Ecsa dedicated a considerable part of the paper to highlight the sector’s global achievements, such as the IMO’s greenhouse gas strategy and ongoing global initiatives, such as the industry proposal for the creation of a $5bn R&D fund.

While Ecsa said in its position paper that it would give its take on the “effectiveness and efficiency” of the commission’s proposal to include shipping in the ETS later in 2020, the organisation clearly rejected unilateral action on emissions.

“As a global industry, regulations to address GHG from shipping must be set at the global level via the UN IMO. Regional regulation carries the risk of being suboptimal, resulting in carbon leakage and the distortion of the level playing field, as well as undermining the good progress made by the IMO,” Ecsa said in its paper.

The association argued that a main priority for the EU should be to lead in the international regulatory process, helping ensure the International Maritime Organization targets are met without distorting international competition.

“To this end, while promoting a high level of ambition, the EU should work towards ensuring consensus among the IMO Member States by inter alia taking into consideration the concerns of Small Islands Developing States and Least Developed Countries,”  Ecsa said.

The European Sea Ports Organisation expressed a similar sentiment about the strategy the EU should be taking on emissions policy.

“Given the international nature of the shipping sector, a global approach is essential if market-based measures are to succeed,” Espo said in its position paper.

The EU should be exerting pressure within the IMO to roll out “meaningful” measures by 2023. Current proposals to the IMO indicate ships will have at least one new emissions measure enforced on them as early as 2022.

“Espo believes that any European proposals such as an ETS, a levy or an innovation fund must be thoroughly examined in view of safeguarding the competitiveness of the EU port sector,” Espo said in the statement.

It argued that zero emissions at berth are achievable over time but a gradual approach is necessary.

“By 2030, CO2 emissions from ships at berth and in ports should be reduced by 50% on average and across all segments of shipping,” Espo said.

Beyond supporting global policy, Ecsa wants the EU to lead the race in R&D on alternative fuels and technologies, and offer supportive measures for their uptake, while facilitating first movers. 

“The EU has a unique opportunity to serve as a test and demonstration centre for the development and deployment of new fuel types. All with a view to be up-scaled to a global level,” Ecsa said.

It also wants the EU shift away from using road and air transport and to shift instead toward the use of ferries and short-sea shipping. It wants the Commission to develop a study on port call optimisation, among other policy ideas.

Bunkers, LNG and alternative fuels

The commission plans to review the bloc’s energy tax directive, which lays out taxation rules on energy products and electricity. Bunker fuels are currently exempt from taxation but that could change during the review.
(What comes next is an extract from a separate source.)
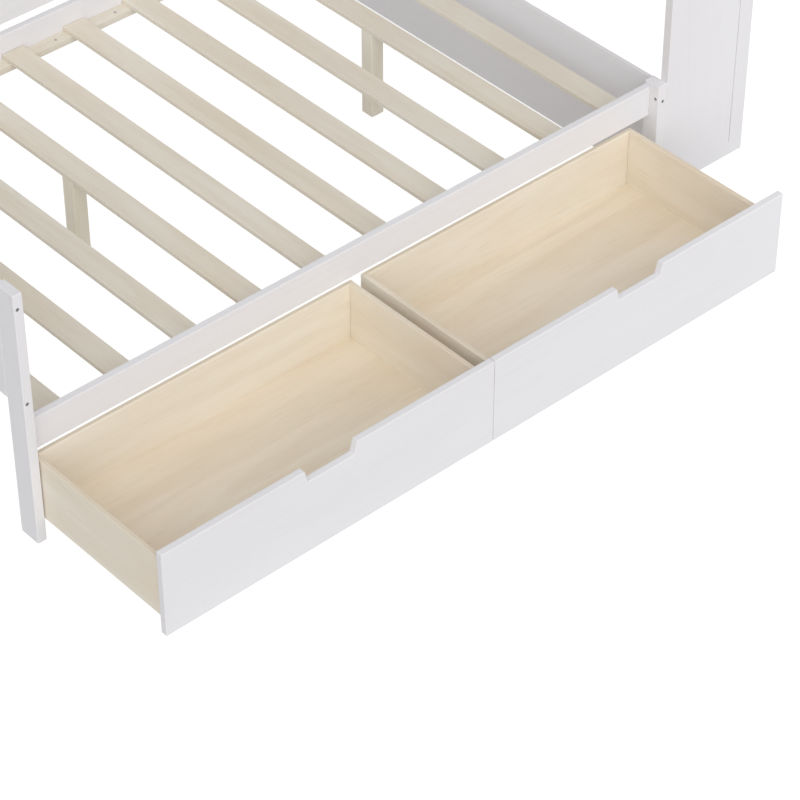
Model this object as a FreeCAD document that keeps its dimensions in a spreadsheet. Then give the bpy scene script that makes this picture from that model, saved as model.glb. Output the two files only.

Espo said it wanted the commission to introduce a permanent tax exemption for all alternative shipping fuels, including onshore power supply.

Asked whether Espo had adopted a view on tax exemption for conventional bunker fuels, secretary-general Isabelle Ryckbost said the organisation did not have a view on the matter at the moment.

Though offering some reduction in carbon emissions, liquefied natural gas, a fossil fuel, is the subject of significant divides in opinion due to methane slip. Critics argue owners should not be investing in LNG-powered vessels that only increase dependency on fossil fuels.

However, Espo said LNG’s role as a transition fuel should be recognised and certainty is needed about the support for investments made from 2021 to at least 2027.

Ecsa also asked the commission to evaluate the bedding in of infrastructure for the delivery of alternative fuels in key European network ports.

“Shore-side electricity is one of many solutions. It is important to keep our eyes on the target and not focus on one specific instrument, as new regulation must be technology neutral,” Ecsa said.